## Written exercise
Write out the complete material exactly as it stands.

-- Start of Recorded information --

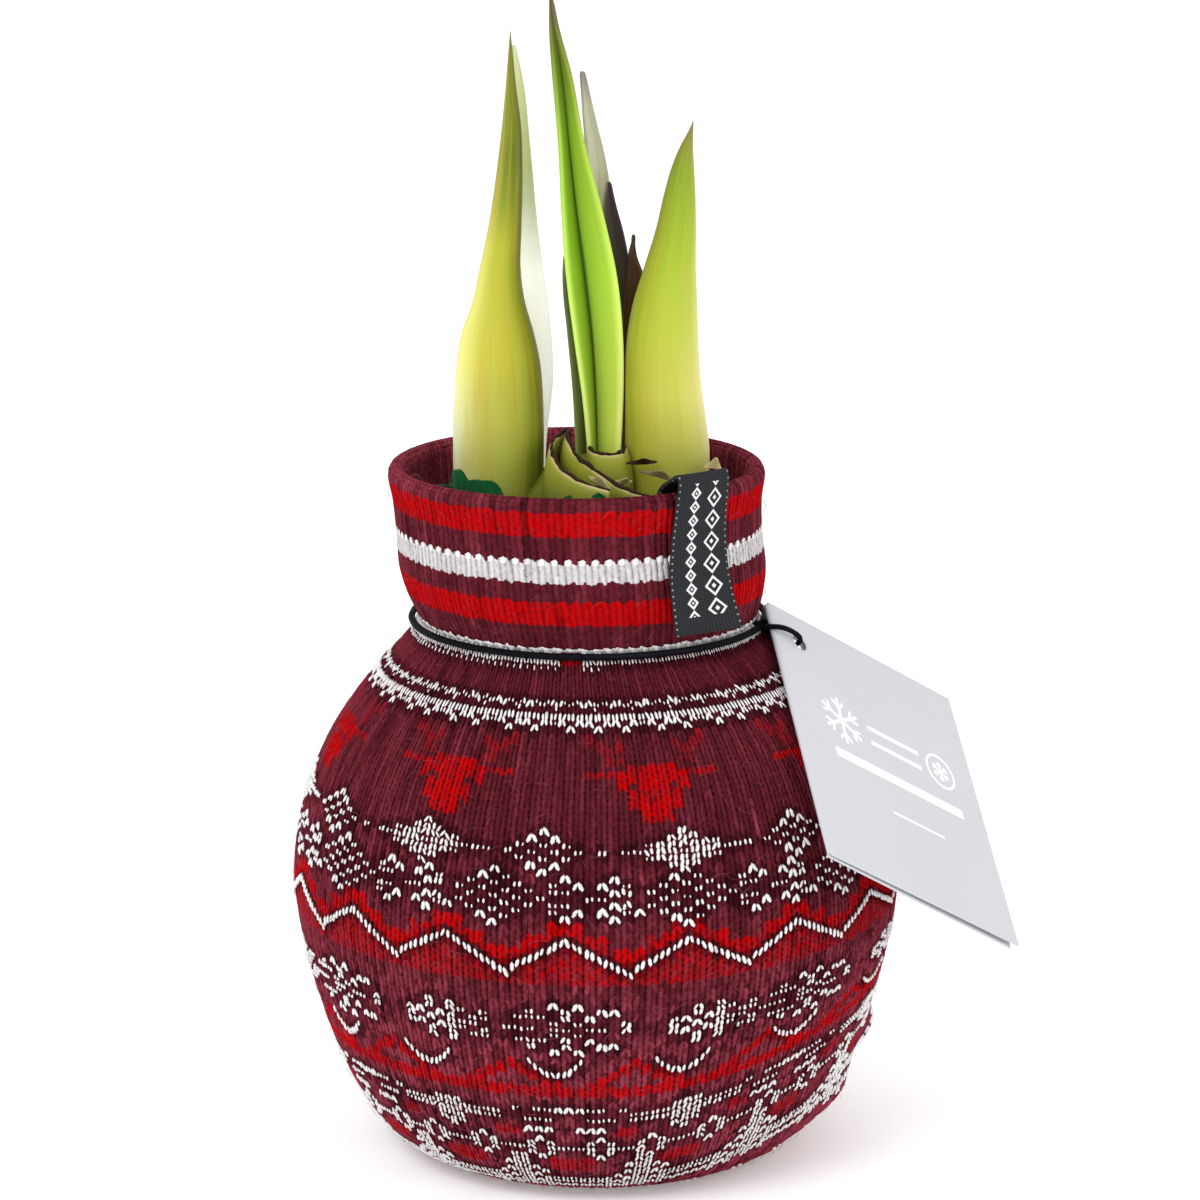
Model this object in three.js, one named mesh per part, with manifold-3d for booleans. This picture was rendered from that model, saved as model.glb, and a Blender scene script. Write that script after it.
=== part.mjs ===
// A forced amaryllis bulb: waxed, dressed in a knitted sleeve with a turned-up collar, and in leaf.
// Millimetres, +Z up. The origin is the middle of the flat spot that it stands on; -Y is the front.

import * as THREE from 'three';
import { mergeVertices } from 'three/addons/utils/BufferGeometryUtils.js';
import Module from 'manifold-3d';

const wasm = await Module();
wasm.setup();

// ---- Driving dimensions ----

const GAP = 0.3;             // clearance between pieces that touch
const WAX = 1.2;             // thickness of the dipped wax coat
const KNIT = 1.6;            // thickness of the single knit over the belly

const BULB_BASE_R = 25;      // flat basal plate
const BULB_BELLY_R = 44.9;   // widest radius of the bare bulb
const BELLY_Z = 42;          // height of that widest place above the floor
const PINCH_Z = 86;          // where the elastic draws the sleeve in
const PINCH_R = 27;          // outer radius of the sleeve there
const NECK_R = 21.6;         // neck of the bulb
const NECK_Z = 106;          // top of the neck's straight side
const CROWN_Z = 113;         // middle of the domed crown that the leaves grow out of
const SOCKET_Z = 99;         // how deep the leaves are rooted in the neck
const SCALE_STEP = 0.45;     // each old scale on the crown ends in a step, twice this high
const MARGIN_R = 0.75;       // dried margin of a scale, rolled into a cord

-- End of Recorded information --

## Response
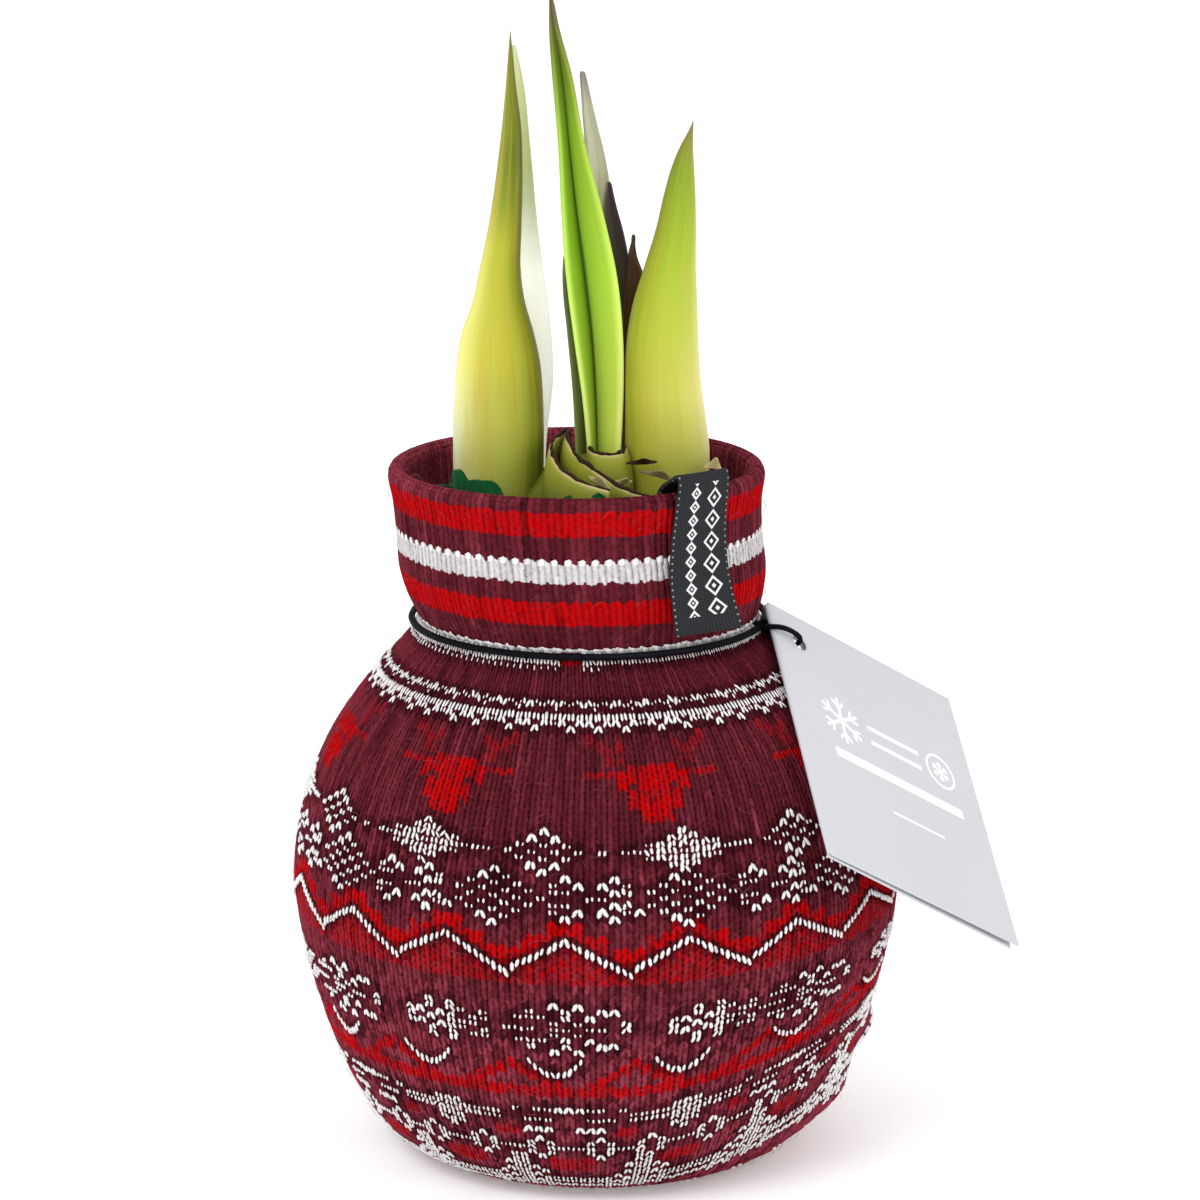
Model this object in three.js, one named mesh per part, with manifold-3d for booleans. This picture was rendered from that model, saved as model.glb, and a Blender scene script. Write that script after it.
=== part.mjs ===
// A forced amaryllis bulb: waxed, dressed in a knitted sleeve with a turned-up collar, and in leaf.
// Millimetres, +Z up. The origin is the middle of the flat spot that it stands on; -Y is the front.

import * as THREE from 'three';
import { mergeVertices } from 'three/addons/utils/BufferGeometryUtils.js';
import Module from 'manifold-3d';

const wasm = await Module();
wasm.setup();

// ---- Driving dimensions ----

const GAP = 0.3;             // clearance between pieces that touch
const WAX = 1.2;             // thickness of the dipped wax coat
const KNIT = 1.6;            // thickness of the single knit over the belly

const BULB_BASE_R = 25;      // flat basal plate
const BULB_BELLY_R = 44.9;   // widest radius of the bare bulb
const BELLY_Z = 42;          // height of that widest place above the floor
const PINCH_Z = 86;          // where the elastic draws the sleeve in
const PINCH_R = 27;          // outer radius of the sleeve there
const NECK_R = 21.6;         // neck of the bulb
const NECK_Z = 106;          // top of the neck's straight side
const CROWN_Z = 113;         // middle of the domed crown that the leaves grow out of
const SOCKET_Z = 99;         // how deep the leaves are rooted in the neck
const SCALE_STEP = 0.45;     // each old scale on the crown ends in a step, twice this high
const MARGIN_R = 0.75;       // dried margin of a scale, rolled into a cord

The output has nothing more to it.